Brief:
Below are entries. Copy exactly the lines running from the line that holds "Continue the FreeCAD" to the line that holds "tall)], x, y, low)", with both ends included.

==== Records provided

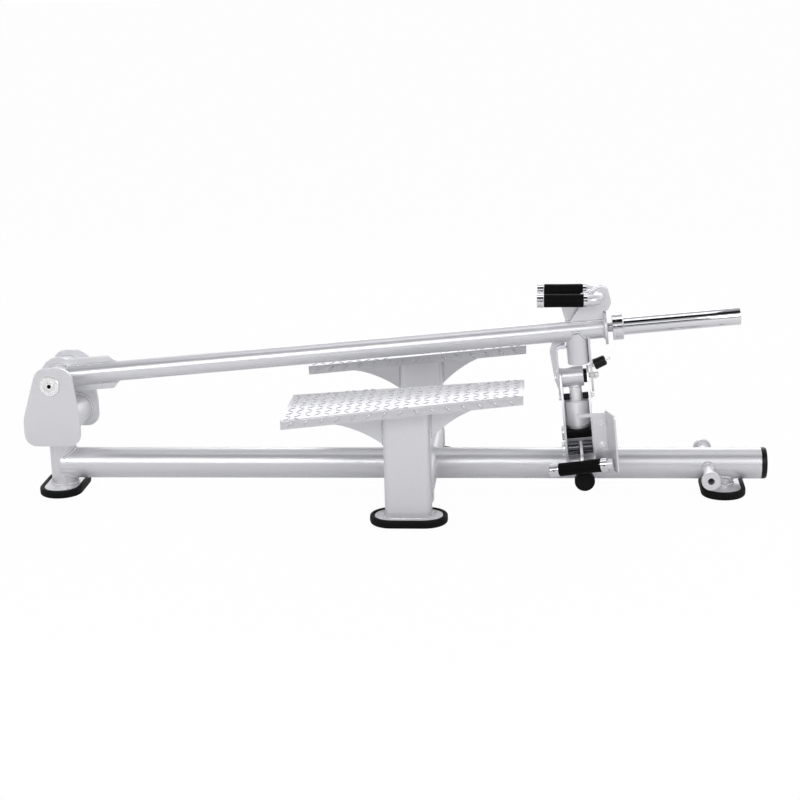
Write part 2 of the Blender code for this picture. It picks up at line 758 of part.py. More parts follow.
def make_lever():
    # The hub and the stiffening plate that wraps it, welded together
    half = GUSSET_PLATE_HALF
    angle = math.asin(half / GUSSET_PLATE_RADIUS)
    outline = arc(LEVER_AXIS, GUSSET_PLATE_RADIUS, angle, 2 * math.pi - angle, 28)
    tip = GUSSET_PLATE_END
    outline += [
        (tip - GUSSET_PLATE_CHAMFER, -half),
        (tip, -half + GUSSET_PLATE_CHAMFER),
        (tip, half - GUSSET_PLATE_CHAMFER),
        (tip - GUSSET_PLATE_CHAMFER, half),
    ]
    thick = GUSSET_PLATE_THICK / 2
    hub = finish("lever_hub", prism("Y", outline, -thick, thick), "silver_coat", "lever")
    cut(hub, lever_cutter(0, tip * 2), "lever")
    bm = rod("Y", LEVER_AXIS, -HUB_HALF_LENGTH, HUB_HALF_LENGTH, HUB_RADIUS)
    join(hub, bm, "lever")
    cut(hub, rod("Y", LEVER_AXIS, -PLATE_INNER, PLATE_INNER, HUB_BORE), "lever")

    # A flanged bushing lines the hub and spaces it from the pivot plates
    outer = PLATE_INNER - GAP
    inner = HUB_HALF_LENGTH + GAP
    bore = SHAFT_RADIUS + RUN_FIT
    body = HUB_BORE - GAP
    bm = bmesh.new()
    add_turned(bm, "Y", LEVER_AXIS, [
        (-outer, bore), (-outer, BUSHING_FLANGE_RADIUS), (-inner, BUSHING_FLANGE_RADIUS),
        (-inner, body), (inner, body), (inner, BUSHING_FLANGE_RADIUS),
        (outer, BUSHING_FLANGE_RADIUS), (outer, bore),
    ])
    finish("hub_bushing", bm, "bronze", "lever")

    end = FLANGE_FACE - FLANGE_THICK - GAP
    bm = tube("X", LEVER_AXIS, 0, end, LEVER_RADIUS, LEVER_RADIUS - WALL)
    lever = finish("lever_tube", bm, "silver_coat", "lever")
    cut(lever, rod("Y", LEVER_AXIS, -PLATE_INNER, PLATE_INNER, HUB_RADIUS + GAP), "lever")

    bm = rod("X", LEVER_AXIS, FLANGE_FACE - FLANGE_THICK, FLANGE_FACE, FLANGE_RADIUS)
    finish("lever_end_flange", bm, "silver_coat", "lever")


def make_sleeve():
    head_end = SLEEVE_END - SLEEVE_CAP_DEPTH - 2 * GAP
    head_start = head_end - SPINDLE_HEAD_THICK
    profile = [
        (FLANGE_FACE + GAP, 0),
        (FLANGE_FACE + GAP, SPINDLE_RADIUS),
        (head_start, SPINDLE_RADIUS),
        (head_start, SPINDLE_HEAD_RADIUS),
        (head_end, SPINDLE_HEAD_RADIUS),
        (head_end, 0),
    ]
    bm = bmesh.new()
    add_turned(bm, "X", LEVER_AXIS, profile)
    finish("sleeve_spindle", bm, "steel", "lever")

    # The sleeve is one tube with a collar at its root and a closed outer end
    shoulder = SLEEVE_START + SLEEVE_COLLAR_LENGTH
    inner_end = SLEEVE_END - SLEEVE_CAP_DEPTH
    rim = 0.002
    profile = [
        (inner_end, 0),
        (inner_end, SLEEVE_BORE),
        (SLEEVE_START, SLEEVE_BORE),
        (SLEEVE_START, SLEEVE_COLLAR_RADIUS - rim),
        (SLEEVE_START + rim, SLEEVE_COLLAR_RADIUS),
        (shoulder - rim, SLEEVE_COLLAR_RADIUS),
        (shoulder, SLEEVE_COLLAR_RADIUS - rim),
        (shoulder, SLEEVE_RADIUS),
        (SLEEVE_END - rim, SLEEVE_RADIUS),
        (SLEEVE_END, SLEEVE_RADIUS - rim),
        (SLEEVE_END, 0),
    ]
    bm = bmesh.new()
    add_turned(bm, "X", LEVER_AXIS, profile)
    finish("weight_sleeve", bm, "chrome", "sleeve")

    bm = tube("X", LEVER_AXIS, SLEEVE_START, head_start - GAP, SLEEVE_BORE - GAP,
              SPINDLE_RADIUS + RUN_FIT)
    finish("sleeve_bush", bm, "bronze", "sleeve")


# Upper close grips

def level_point(distance, rise=0.0):
    # A point beside the upper crossbar, on a line that is level when the lever is at rest.
    along = -distance * math.cos(LEVER_ANGLE) + rise * math.sin(LEVER_ANGLE)
    up = distance * math.sin(LEVER_ANGLE) + rise * math.cos(LEVER_ANGLE)
    return UPPER_BAR_FORWARD + along, UPPER_BAR_RISE + up


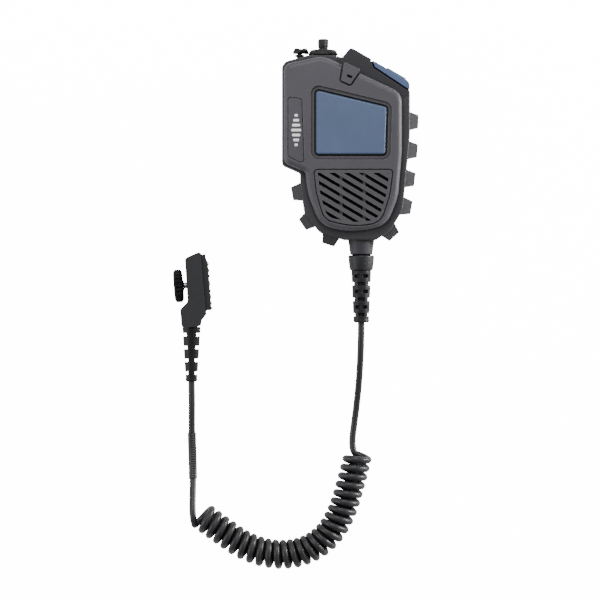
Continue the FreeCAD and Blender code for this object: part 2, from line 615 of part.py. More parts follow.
def ring(label, x, y, low, outer, inner, tall):
    """A plain upright ring."""
    return turned(label, [(inner, 0), (outer, 0), (outer, tall), (inner, tall)], x, y, low)


def make_grille():
    """Slotted grille that drops into the front shell, and the dust cloth behind it."""
    slab_solid = slab("grille_slab", grille_line, "face - grille_thick + 0.3", "face + 0.3")
    field = slab("slot_field", grown("slot_field_line", grille_line, "-slot_edge"), "cavity_top - 1",
                 "face + 2")
    ribs = [box(f"slot_rib_{side}", f"rib_{side}_x - rib_wide / 2", -40, "cavity_top - 2",
                "rib_wide", 60, "face - rib_sink - cavity_top + 2") for side in ("left", "right")]
    slots = []
    for i in range(-5, 6):
        slot = box(f"slot_{i + 6}", 0, 0, 0, 70, "slot_wide", "face_thick + 5")
        step = f"({i} * slot_pitch - slot_wide / 2)"
        across = f"(-35) * cos(slot_turn * 1 deg) - {step} * sin(slot_turn * 1 deg)"
        rise = f"(-35) * sin(slot_turn * 1 deg) + {step} * cos(slot_turn * 1 deg)"
        slots.append(put(slot, f"speaker_x + {across}", f"speaker_y - slot_shift + {rise}",
                         "cavity_top - 2", (0, 0, 1), "slot_turn"))
    openings = shared("slot_openings", cut("slot_field_split", field, ribs),
                      joined("slot_bars", slots))
    node("grille_cover", cut("grille", slab_solid, [openings]))
    cloth = grown("cloth_line", grille_line, "-grille_ledge - 0.1")
    top = "face - grille_thick + 0.3"
    node("grille_cloth", slab("cloth", cloth, f"{top} - cloth_thick", top))


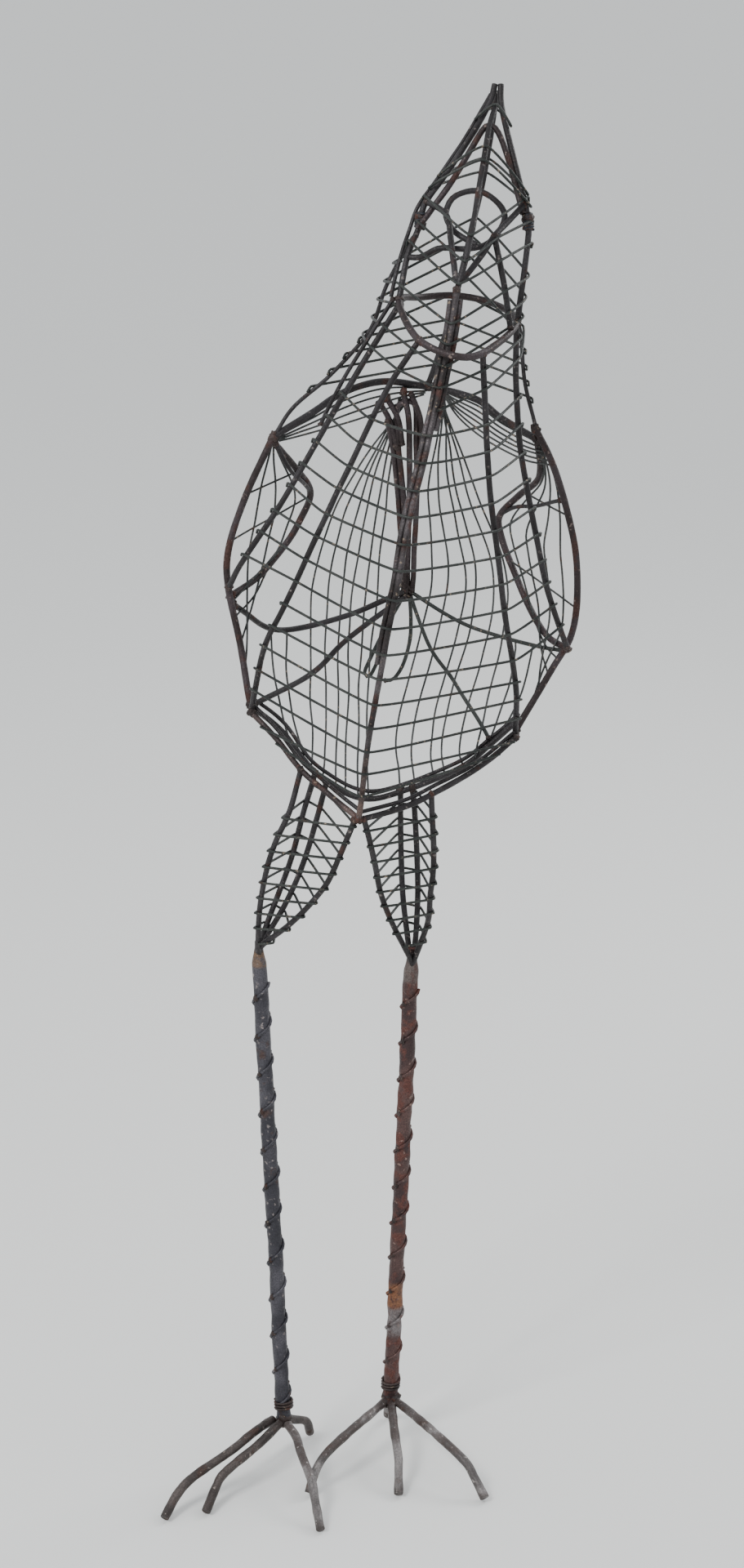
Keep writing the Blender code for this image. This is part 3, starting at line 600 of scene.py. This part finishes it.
def iron(name, dark, light, rust, rust_share, worn_and_sheen, bands=(), grain=1.0):
    """Weathered iron: two tones in patches, rust, pale spots of wear and painted highlight, fine pitting and
    bands at set heights.

    A band is (height, half of its width, colour, strength).
    """
    material = bpy.data.materials.new(name)
    material.use_nodes = True
    nodes, links = material.node_tree.nodes, material.node_tree.links
    shader = nodes["Principled BSDF"]
    shader.inputs["Metallic"].default_value = METALLIC
    shader.inputs["Specular IOR Level"].default_value = SPECULAR
    place = nodes.new("ShaderNodeTexCoord").outputs["Object"]

    def cloud(scale, detail, low, high, seed):
        texture = nodes.new("ShaderNodeTexNoise")
        texture.noise_dimensions = "4D"
        texture.inputs["W"].default_value = seed
        texture.inputs["Scale"].default_value = scale
        texture.inputs["Detail"].default_value = detail
        links.new(place, texture.inputs["Vector"])
        window = nodes.new("ShaderNodeMapRange")
        window.interpolation_type = "SMOOTHSTEP"
        window.inputs["From Min"].default_value = low
        window.inputs["From Max"].default_value = high
        links.new(texture.outputs["Fac"], window.inputs["Value"])
        return window.outputs["Result"]

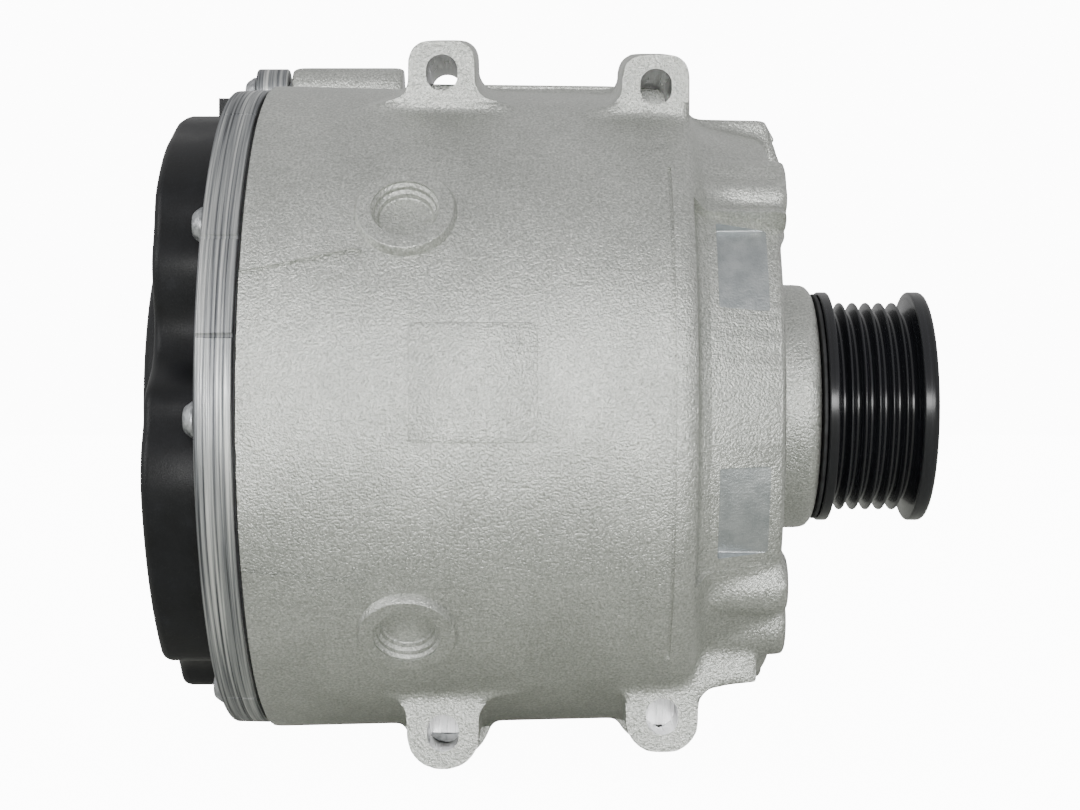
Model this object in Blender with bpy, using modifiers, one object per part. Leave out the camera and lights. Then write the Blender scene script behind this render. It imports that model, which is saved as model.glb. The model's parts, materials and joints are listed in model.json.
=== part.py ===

========

Written reply:
Continue the FreeCAD and Blender code for this object: part 2, from line 615 of part.py. More parts follow.
def ring(label, x, y, low, outer, inner, tall):
    """A plain upright ring."""
    return turned(label, [(inner, 0), (outer, 0), (outer, tall), (inner, tall)], x, y, low)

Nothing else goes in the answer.